Lost Glory Factfile for 2013 Grand National
LOST GLORY (NZ) FACTFILE
b g Montjeu (IRE) – Joie De Vivre (NZ) (Zabeel (NZ))
8-10-08 Form: 0593/0376/134112-011611
Owner: J P McManus Trainer: Jonjo O’Neill Breeder: Keltern Stud Ltd
I’m grateful to Racenews for supplying factfiles for every runner in the John Smith’s Grand National. I reformat these and publish as I get them, with the first batch coming out 2 weeks before the big race on April 6th. By the eve of the National all factfiles will be published here. You can find others by clicking on the factfiles tag at the foot of this post
Lost Glory, born on September 4, 2005, is bidding to become the fourth New Zealand-bred horse to win the John Smith’s Grand National following Moifaa (1904), Seagram (1991) and Lord Gyllene (1997). He was one of eight Montjeu yearlings purchased by his owner J P McManus at the 2007 Karaka Yearling Sales and made his debut for Jonjo O’Neill in an Ascot bumper in November, 2009, in which he finished 10th.
Lost Glory, who cost NZ$200,000, subsequently made seven appearances over hurdles, with his best effort over the smaller obstacles being a third in a novices’ contest at Kempton Park in March, 2010 behind the talented Captain Chris.

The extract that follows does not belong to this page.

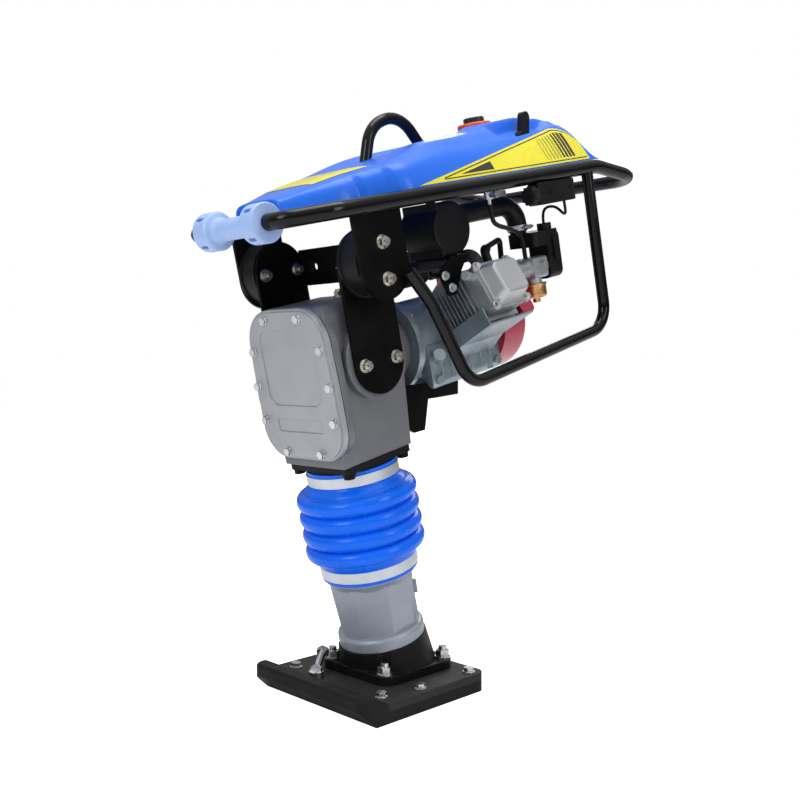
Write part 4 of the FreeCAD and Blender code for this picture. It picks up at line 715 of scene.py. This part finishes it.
make_floor()
area_light("key", (0.4, -2.9, 1.9), (0, 0, 0.55), (1.3, 1.6), 29)
area_light("side", (3.0, 0.3, 1.7), (0, 0, 0.6), (0.9, 1.8), 20)
area_light("rim", (-1.2, 2.6, 2.2), (0, 0.1, 0.6), (2.0, 1.0), 24)
area_light("top", (0.2, 0.0, 3.2), (0, 0, 0.5), (1.6, 1.6), 34)

SKY_LOW, SKY_HIGH = 0.06, 0.95         # strength at the horizon and overhead


def make_sky():
    """A white sky that grows brighter upwards, and is plain white to the camera."""
    world = bpy.data.worlds.new("studio")
    bpy.context.scene.world = world
    world.use_nodes = True
    nodes, links = world.node_tree.nodes, world.node_tree.links
    sky = nodes["Background"]
    sky.inputs["Color"].default_value = (1, 1, 1, 1)
    rays = nodes.new("ShaderNodeLightPath")
    aim = nodes.new("ShaderNodeTexCoord")
    height = nodes.new("ShaderNodeSeparateXYZ")
    glow = nodes.new("ShaderNodeMapRange")
    glow.inputs["To Min"].default_value = SKY_LOW
    glow.inputs["To Max"].default_value = SKY_HIGH
    brighter = nodes.new("ShaderNodeMath")
    brighter.operation = "MAXIMUM"
    links.new(aim.outputs["Generated"], height.inputs[0])
    links.new(height.outputs["Z"], glow.inputs["Value"])
    links.new(glow.outputs["Result"], brighter.inputs[0])
    links.new(rays.outputs["Is Camera Ray"], brighter.inputs[1])
    links.new(brighter.outputs[0], sky.inputs["Strength"])
    bpy.context.scene.view_settings.view_transform = "Standard"


CAMERA_PLACE = (1.2103, -1.1309, 0.5519)
CAMERA_YAW, CAMERA_PITCH = math.radians(45.5), math.radians(1.04)
CAMERA_LENS, CAMERA_SHIFT = 43.2, -0.0165


def make_camera():
    """Look at the rammer from its front right, from just above half its height."""
    camera_data = bpy.data.cameras.new("camera")
    camera_data.lens = CAMERA_LENS
    camera_data.shift_y = CAMERA_SHIFT
    camera = bpy.data.objects.new("camera", camera_data)
    camera.location = CAMERA_PLACE
    camera.rotation_euler = (math.pi / 2 - CAMERA_PITCH, 0, CAMERA_YAW)
    bpy.context.scene.collection.objects.link(camera)
    bpy.context.scene.camera = camera


make_sky()
make_camera()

He made a winning debut over fences at Southwell in June, 2011, beating the quirky but talented Marodima, but failed to build on that success in two subsequent outings in handicap company at Uttoxeter and Worcester.
Lost Glory gained a second victory over fences at Ffos Las in August, 2011, and followed up with a nose success in a handicap hurdle at Huntingdon two months later. He made just one more appearance during the 2011/2012 season, finishing a well-beaten second in a Stratford handicap chase in October, 2011, as connections decided to keep him for better ground.
Lost Glory geared up for a summer jumping campaign by coming home down the field in a Towcester handicap hurdle in May, 2012, and showed the benefit of that outing when scoring in handicap company on his next two starts – over hurdles at Uttoxeter in June and over fences at Southwell the following month. After failing to get competitive at Ffos Las in August, Lost Glory returned to the winner’s enclosure with a facile win in a Stratford handicap chase at the end of September. He posted a career best effort on his most recent appearance to capture a valuable handicap chase at Chepstow on October 13, after which he was given a well-earned break.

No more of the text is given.